A run on the bank isn't a crisis with a smaller bank. So you don't need the extra capital cushion. If it's losses bring it down below a level deemed by markets or regulators to be tolerable, it gets seized by the FDIC and has its assets sold off to a healthier rival.
The crux of Rosengren's argument is that capital requirements for the biggest banks are different. They need to be set higher not just to provide a cushion in the case of an actual base failure but to prevent a run on the bank because their failures are too costly for the system.
So should we panic? Are the big banks still undercapitalized? After all, during the crisis 8 banks suffered losses equal to 527 basis points of the capital ratios. This means that even if they had Basel III's Teir 1 seven percent plus the full 2.5 percent SIFI surcharge—for a total capital ratio of 9.5 percent—they would still have fallen down below the run-on-the-bank trigger of five percent.
Rosengren thinks that other tools such as stress tests, tougher liquidity requirements and resolution plans might be effective supplements to capital requirements. Because they may act to reassure the markets about the health of a bank (stress tests, liquidity requirements) and about access to capital in the event of a bank failure (resolution), they may effectively lower the market trigger for a run.

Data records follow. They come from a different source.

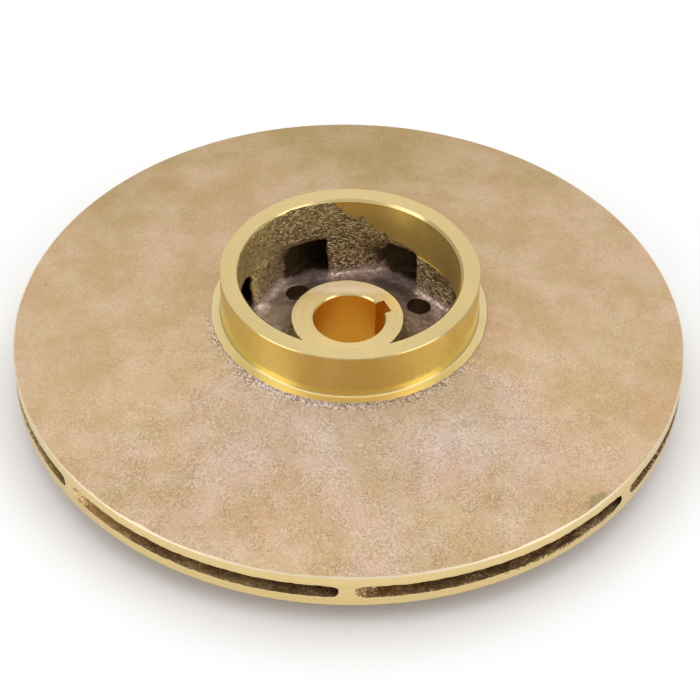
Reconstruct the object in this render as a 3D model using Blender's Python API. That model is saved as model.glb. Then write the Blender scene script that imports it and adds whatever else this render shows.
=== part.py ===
"""A closed centrifugal pump impeller, cast in bronze in one piece and then machined.

Metres, +Z up along the shaft, eye side up. The origin is on the shaft's axis, in the plane of the
back ring's face, on which the impeller rests.
"""

import math

import bmesh
import bpy

# Driving dimensions
OUTER_RADIUS = 0.12065
RIM_HEIGHT = 0.0134
RIM_CHAMFER = 0.0005
BACK_REACH = 0.010
STEPS = 72

# Outlet slots, measured up from the rim's lower edge
SLOT_FLOOR = 0.0039
SLOT_HEIGHT = 0.0054

# Eye ring, which runs in the pump's wear ring, measured up from the rim's lower edge
RING_RADIUS = 0.0461
RING_TOP = 0.0399
RING_BORE_RADIUS = 0.0393
RING_BORE_FLOOR = 0.0210
RING_BORE_CHAMFER = 0.0009
EDGE_CHAMFER = 0.0003
COLLAR_RADIUS = 0.0493
COLLAR_TOP = 0.0226
COLLAR_DROP = 0.0010
COVE_RADIUS = 0.0008
BACK_FOOT_RADIUS = 0.0015

# Sand core that shapes the waterway: it lay a little off the shaft's axis. The three floor points
# are a radius and a height over the slots' floor.
CORE_SHIFT = 0.0007
CORE_SHIFT_ANGLE = math.radians(160)
EYE_RADIUS = 0.0390
EYE_DRAFT = 0.0004
EYE_TURN_RADIUS = 0.0050
EYE_TURN_TOP = 0.0240
FLOOR_NEAR_HUB = 0.0066
FLOOR_OUTSIDE = (0.085, 0.0001)
FLOOR_MIDWAY = (0.055, 0.0006)
FLOOR_UNDER_EYE = (0.040, 0.0015)

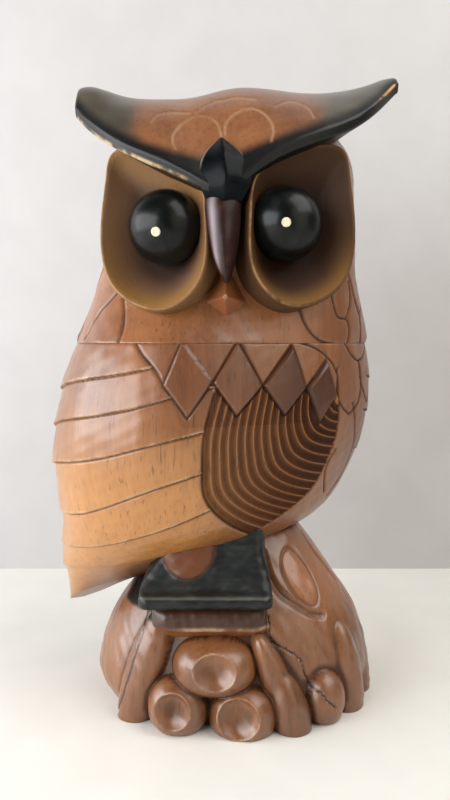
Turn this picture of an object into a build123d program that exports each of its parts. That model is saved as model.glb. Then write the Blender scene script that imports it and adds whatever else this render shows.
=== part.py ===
"""Carved wooden owl on a rock-and-root base, glued up from blocks and planks.

Millimetres, +Z up. The owl looks along -Y. The origin is the middle of the underside of the base.
The head is carved almost square to the base, the breast is turned to the owl's left, and the tail
and the folded wing run down to a low tip on the -X side.
"""

from build123d import *
import math
import os

# ---- driving dimensions -------------------------------------------------------------------
NECK_Z = 357.0  # flat glue joint between the head blocks and the body blocks
HEAD_PLANK_X = 98.0  # glue joints either side of the middle head block
BODY_PLANK_U = 105.0  # glue joints either side of the middle body block, across the breast
# Glue joints of the base: where each crosses the height of the perch, and how far it leans out
BASE_JOINT_Z = 102.0
BASE_JOINTS = ((-84.0, -0.31), (30.0, 0.60))
BODY_TURN = 22.0  # how far the breast is turned
BODY_MIDDLE_X = -20.0  # the middle of the middle body block
PLUMPNESS = 2.3  # exponent of every block section: 2 is an ellipse, more is squarer
SECTION_POINTS = 16

# Sections of the blocks: height, centre x, centre y, half width, half depth, turn
BODY = [
    (357, -11, 0, 149, 103, 22),
    (330, -14, -2, 156, 107, 22),
    (298, -18, -2, 160, 110, 22),
    (256, -26, 2, 159, 112, 22),
    (214, -35, 10, 149, 110, 22),
    (171, -57, 20, 125, 103, 22),
    (128, -118, 30, 68, 66, 22),
    (98, -156, 32, 27, 34, 22),
    (76, -174, 28, 7, 14, 22),
]
HEAD = [
    (357, -11, 0, 149, 103, 22),
    (385, -9, 1, 140, 97, 13),
    (420, -8, 4, 130, 91, 4),
    (458, -5, 6, 125, 88, -4),
    (510, -1, 7, 119, 86, -6),
    (548, 0, 8, 108, 80, -6),
    (572, 0, 8, 84, 66, -6),
]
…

Notice that these new supervisory tools depend critically on the credibility of regulators.
If the market loses confidence in the effectiveness of stress tests or regulation—neither of which has actually been tested in a crisis—they could backfire. The failure of a bank that had been given a regulatory pass on a stress test, for example, could trigger doubts about even healthy institutions that passed the test. A chaotic resolution of a large bank might cause a panic in creditors to other banks with approved resolution plans.
In short, there's no real question about whether our capital requirements are too high. It's a question of whether the new supervisory authorities of bank regulators are effective enough to allow capital requirements to work when they are too low.